Written instruction: From the listing, collect all lines containing the word "materials".

Data section:
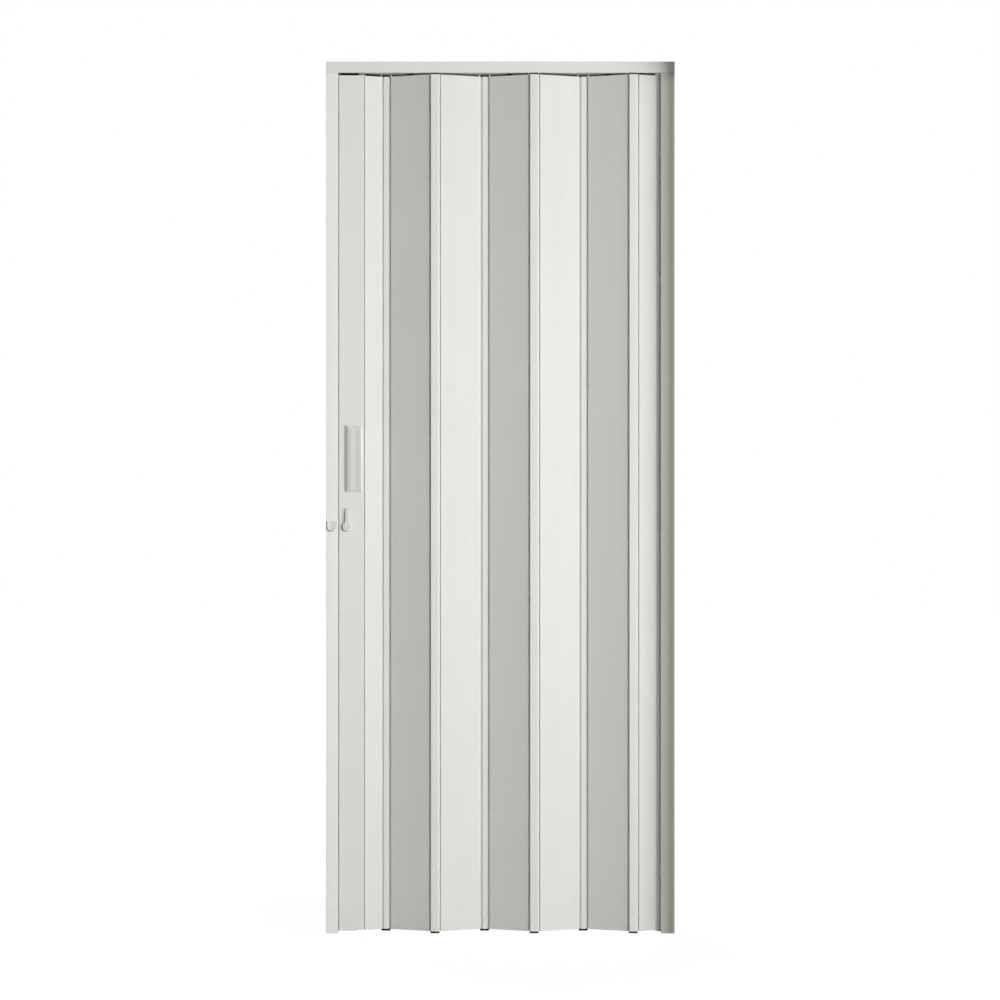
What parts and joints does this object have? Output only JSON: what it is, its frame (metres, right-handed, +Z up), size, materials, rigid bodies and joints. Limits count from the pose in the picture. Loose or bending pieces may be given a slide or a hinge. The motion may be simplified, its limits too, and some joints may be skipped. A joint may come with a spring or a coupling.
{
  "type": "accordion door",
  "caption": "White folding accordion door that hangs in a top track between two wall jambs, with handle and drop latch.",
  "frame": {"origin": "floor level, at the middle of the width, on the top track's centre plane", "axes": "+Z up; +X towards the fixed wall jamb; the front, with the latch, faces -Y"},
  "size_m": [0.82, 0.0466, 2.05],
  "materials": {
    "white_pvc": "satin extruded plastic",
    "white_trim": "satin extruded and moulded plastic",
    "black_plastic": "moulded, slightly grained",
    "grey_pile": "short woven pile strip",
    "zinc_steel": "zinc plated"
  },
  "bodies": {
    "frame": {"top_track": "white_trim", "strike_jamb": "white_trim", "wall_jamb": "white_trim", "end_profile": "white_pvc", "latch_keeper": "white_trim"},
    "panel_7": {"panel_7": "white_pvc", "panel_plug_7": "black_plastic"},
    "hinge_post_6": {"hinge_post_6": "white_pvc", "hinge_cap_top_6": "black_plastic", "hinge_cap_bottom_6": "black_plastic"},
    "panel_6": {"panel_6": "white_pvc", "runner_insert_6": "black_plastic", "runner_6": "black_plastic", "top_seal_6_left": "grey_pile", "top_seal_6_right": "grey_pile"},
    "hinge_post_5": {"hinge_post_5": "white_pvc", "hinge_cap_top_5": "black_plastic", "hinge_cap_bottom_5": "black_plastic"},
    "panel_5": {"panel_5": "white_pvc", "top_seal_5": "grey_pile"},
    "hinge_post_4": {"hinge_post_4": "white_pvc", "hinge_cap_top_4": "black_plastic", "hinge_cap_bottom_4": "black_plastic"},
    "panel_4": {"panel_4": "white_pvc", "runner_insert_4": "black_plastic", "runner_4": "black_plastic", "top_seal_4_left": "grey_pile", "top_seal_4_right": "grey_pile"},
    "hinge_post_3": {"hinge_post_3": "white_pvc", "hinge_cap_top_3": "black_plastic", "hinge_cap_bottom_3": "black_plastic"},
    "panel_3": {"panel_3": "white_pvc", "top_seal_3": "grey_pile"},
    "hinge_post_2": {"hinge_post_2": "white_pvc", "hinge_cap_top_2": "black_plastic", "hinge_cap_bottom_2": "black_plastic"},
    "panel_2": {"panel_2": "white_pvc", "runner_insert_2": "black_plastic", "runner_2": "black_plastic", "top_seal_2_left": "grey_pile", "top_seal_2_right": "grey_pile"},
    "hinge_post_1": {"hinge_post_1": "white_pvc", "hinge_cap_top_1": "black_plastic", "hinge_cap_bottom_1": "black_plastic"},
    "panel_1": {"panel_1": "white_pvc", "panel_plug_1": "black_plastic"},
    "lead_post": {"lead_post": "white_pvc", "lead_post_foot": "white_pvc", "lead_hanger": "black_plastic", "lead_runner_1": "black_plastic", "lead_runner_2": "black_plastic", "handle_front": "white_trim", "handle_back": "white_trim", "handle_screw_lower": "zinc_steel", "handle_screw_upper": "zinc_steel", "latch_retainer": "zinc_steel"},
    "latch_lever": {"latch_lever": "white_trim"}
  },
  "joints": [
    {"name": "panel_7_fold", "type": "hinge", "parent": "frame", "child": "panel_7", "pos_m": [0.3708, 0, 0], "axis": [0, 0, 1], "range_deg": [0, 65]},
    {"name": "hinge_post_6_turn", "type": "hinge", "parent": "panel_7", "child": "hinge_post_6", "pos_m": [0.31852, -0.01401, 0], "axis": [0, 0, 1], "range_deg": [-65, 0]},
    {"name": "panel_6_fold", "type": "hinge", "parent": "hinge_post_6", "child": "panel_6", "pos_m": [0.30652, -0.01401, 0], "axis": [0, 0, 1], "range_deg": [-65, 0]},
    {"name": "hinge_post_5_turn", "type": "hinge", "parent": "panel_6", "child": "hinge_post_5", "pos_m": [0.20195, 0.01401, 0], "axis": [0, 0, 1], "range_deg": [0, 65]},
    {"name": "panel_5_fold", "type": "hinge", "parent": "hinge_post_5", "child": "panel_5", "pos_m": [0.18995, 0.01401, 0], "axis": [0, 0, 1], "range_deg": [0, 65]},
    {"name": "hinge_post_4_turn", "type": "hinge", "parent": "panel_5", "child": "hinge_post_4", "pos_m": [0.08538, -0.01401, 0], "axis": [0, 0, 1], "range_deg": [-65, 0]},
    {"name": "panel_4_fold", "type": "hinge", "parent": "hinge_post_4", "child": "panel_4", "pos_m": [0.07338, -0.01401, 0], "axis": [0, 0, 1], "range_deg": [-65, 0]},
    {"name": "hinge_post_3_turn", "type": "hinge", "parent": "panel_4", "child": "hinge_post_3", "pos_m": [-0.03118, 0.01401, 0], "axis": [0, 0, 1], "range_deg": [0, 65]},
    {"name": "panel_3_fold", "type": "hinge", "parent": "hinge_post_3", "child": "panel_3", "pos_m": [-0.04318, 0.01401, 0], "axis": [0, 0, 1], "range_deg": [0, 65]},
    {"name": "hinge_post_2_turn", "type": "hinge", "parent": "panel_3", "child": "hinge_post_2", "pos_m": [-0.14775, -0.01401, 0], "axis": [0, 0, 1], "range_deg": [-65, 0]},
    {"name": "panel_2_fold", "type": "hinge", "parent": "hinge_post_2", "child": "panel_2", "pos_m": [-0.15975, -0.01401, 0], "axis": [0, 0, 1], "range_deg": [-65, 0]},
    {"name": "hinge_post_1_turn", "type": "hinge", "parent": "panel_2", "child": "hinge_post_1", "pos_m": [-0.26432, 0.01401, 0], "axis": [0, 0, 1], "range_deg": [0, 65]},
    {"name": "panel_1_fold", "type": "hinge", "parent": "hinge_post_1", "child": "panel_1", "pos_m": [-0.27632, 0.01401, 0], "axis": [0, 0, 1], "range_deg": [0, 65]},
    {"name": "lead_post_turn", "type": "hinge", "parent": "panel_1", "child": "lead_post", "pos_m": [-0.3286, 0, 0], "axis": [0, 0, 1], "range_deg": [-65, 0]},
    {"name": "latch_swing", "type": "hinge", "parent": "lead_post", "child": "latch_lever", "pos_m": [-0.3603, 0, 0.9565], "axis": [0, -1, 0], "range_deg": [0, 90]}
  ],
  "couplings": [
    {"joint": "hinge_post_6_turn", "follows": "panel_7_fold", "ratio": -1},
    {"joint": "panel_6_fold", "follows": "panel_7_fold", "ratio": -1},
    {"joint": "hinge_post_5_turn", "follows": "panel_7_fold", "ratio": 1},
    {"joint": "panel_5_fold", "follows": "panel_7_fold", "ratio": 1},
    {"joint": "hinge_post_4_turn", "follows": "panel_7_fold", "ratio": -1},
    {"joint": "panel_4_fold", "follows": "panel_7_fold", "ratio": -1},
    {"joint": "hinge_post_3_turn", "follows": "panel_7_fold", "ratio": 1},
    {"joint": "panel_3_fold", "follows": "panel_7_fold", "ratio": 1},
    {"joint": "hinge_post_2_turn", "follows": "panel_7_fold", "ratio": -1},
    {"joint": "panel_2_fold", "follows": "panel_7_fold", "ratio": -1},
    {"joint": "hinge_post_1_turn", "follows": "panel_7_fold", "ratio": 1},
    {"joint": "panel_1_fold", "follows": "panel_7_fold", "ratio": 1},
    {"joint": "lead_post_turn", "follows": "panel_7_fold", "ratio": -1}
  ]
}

Task answer:
What parts and joints does this object have? Output only JSON: what it is, its frame (metres, right-handed, +Z up), size, materials, rigid bodies and joints. Limits count from the pose in the picture. Loose or bending pieces may be given a slide or a hinge. The motion may be simplified, its limits too, and some joints may be skipped. A joint may come with a spring or a coupling.
  "materials": {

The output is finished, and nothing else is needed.